Can I use an SBA loan to buy a vending machine route if most of the revenue is cash-based?

Yes, but revenue verification is the central underwriting challenge. Lenders will not simply accept the seller's word on cash income. You'll need to substantiate reported revenue through DEX machine telemetry data, supplier purchase invoices (which imply a minimum revenue floor based on product costs and margins), and bank deposit records. Routes that have upgraded to cashless payment readers generate electronic transaction records that make SBA financing significantly easier to obtain. If the route is largely untracked, work with the seller pre-LOI to pull whatever corroborating data exists before approaching a lender.

What loan amount can I realistically obtain to buy a vending route?

Most vending route acquisitions financed with SBA 7(a) loans fall in the $150,000–$750,000 range, reflecting routes priced at 2x–3.5x annual net cash flow of $80K–$150K. The SBA 7(a) program allows loans up to $5 million, so deal size is not a constraint — lender willingness to underwrite the specific route's verified cash flow and asset base is the binding constraint. Larger, well-documented routes with modern equipment, written contracts, and diverse locations can support loan amounts at the higher end of that range.

Do location contracts need to be in writing for the SBA loan to be approved?

In practice, yes.
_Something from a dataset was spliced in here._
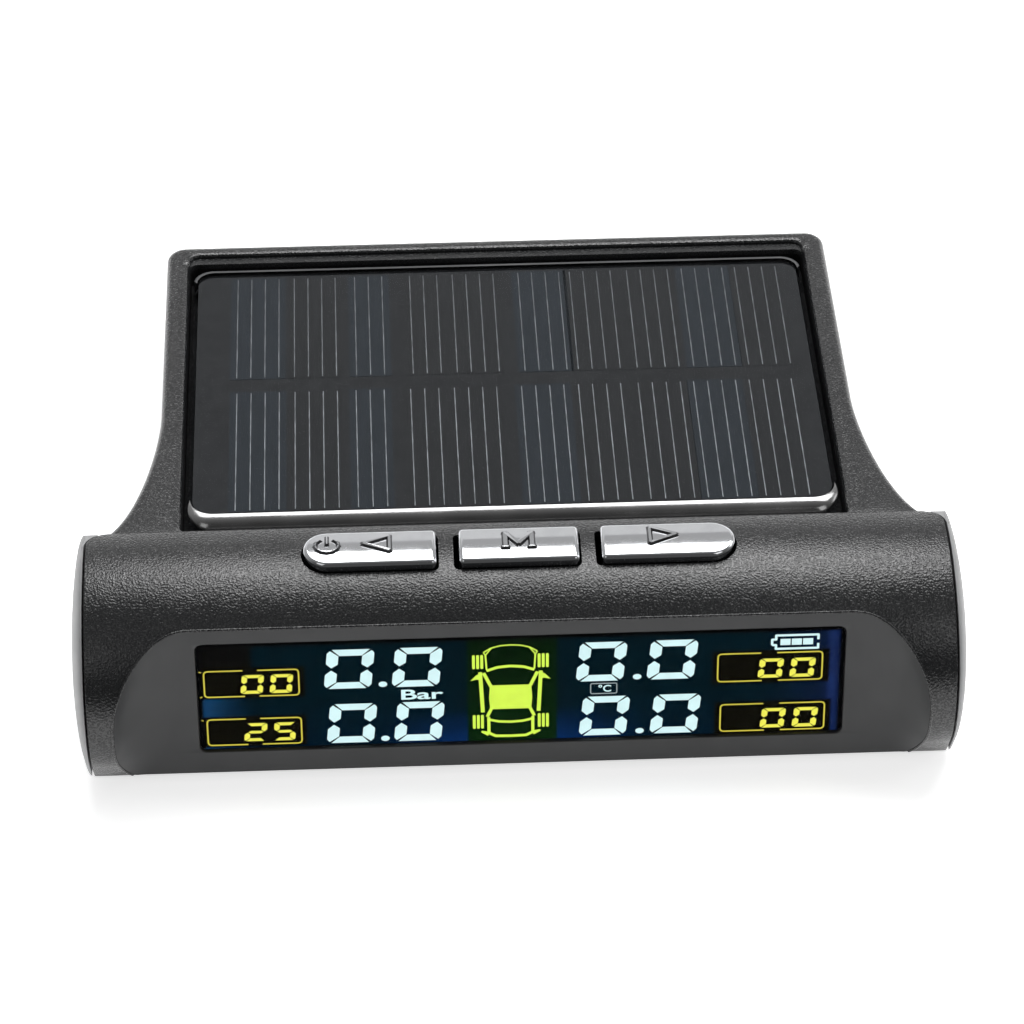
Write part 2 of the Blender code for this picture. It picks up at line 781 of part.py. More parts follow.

While the SBA does not have a specific written-contract requirement, lenders will scrutinize location contract documentation intensively because route revenue is entirely dependent on continued access to host sites. Verbal agreements with top locations are a significant underwriting red flag. Before closing, work with the seller to convert all major location agreements — especially those representing your top revenue sites — to written contracts with explicit assignment or transfer clauses. Lenders will often condition approval on this step being completed.

How does the SBA evaluate the machine fleet when underwriting a vending route loan?

Lenders treat the machine fleet as partial collateral for the loan, but they discount its value significantly based on age, condition, and market resale value. Machines over 10 years old may be valued at near-zero for collateral purposes. More importantly, lenders will model the capital replacement timeline into their cash flow analysis — a fleet requiring $100,000 in upgrades within 24 months creates a future cash drain that must be absorbed within the DSCR calculation. Buyers should present a full machine inventory with age, model, condition rating, and estimated useful life to help lenders underwrite the asset base accurately.

Can the seller hold a note as part of the SBA deal structure?

Yes, and seller notes are a commonly used tool in vending route acquisitions. The SBA allows seller financing as part of the deal structure provided the note is on full standby for at least 24 months — meaning the seller receives no principal or interest payments during that period. A seller note of 10–20% of the purchase price can reduce the buyer's required cash injection, improve overall deal structure flexibility, and signal the seller's confidence in the route's continued performance. Always confirm standby terms with your specific lender, as requirements can vary.

How long does the SBA loan process typically take for a vending route acquisition?

From signed LOI to funding, most SBA-financed vending route acquisitions take 60–90 days. The timeline is highly dependent on the quality of the seller's financial documentation and how quickly revenue can be verified. Routes with DEX data, clean tax returns, and written location contracts close faster — sometimes in 45–60 days with a PLP lender. Routes with cash-only revenue records, missing supplier invoices, or unsigned location contracts add 3–6 weeks of back-and-forth with underwriting. Start the lender conversation early — ideally as soon as due diligence begins.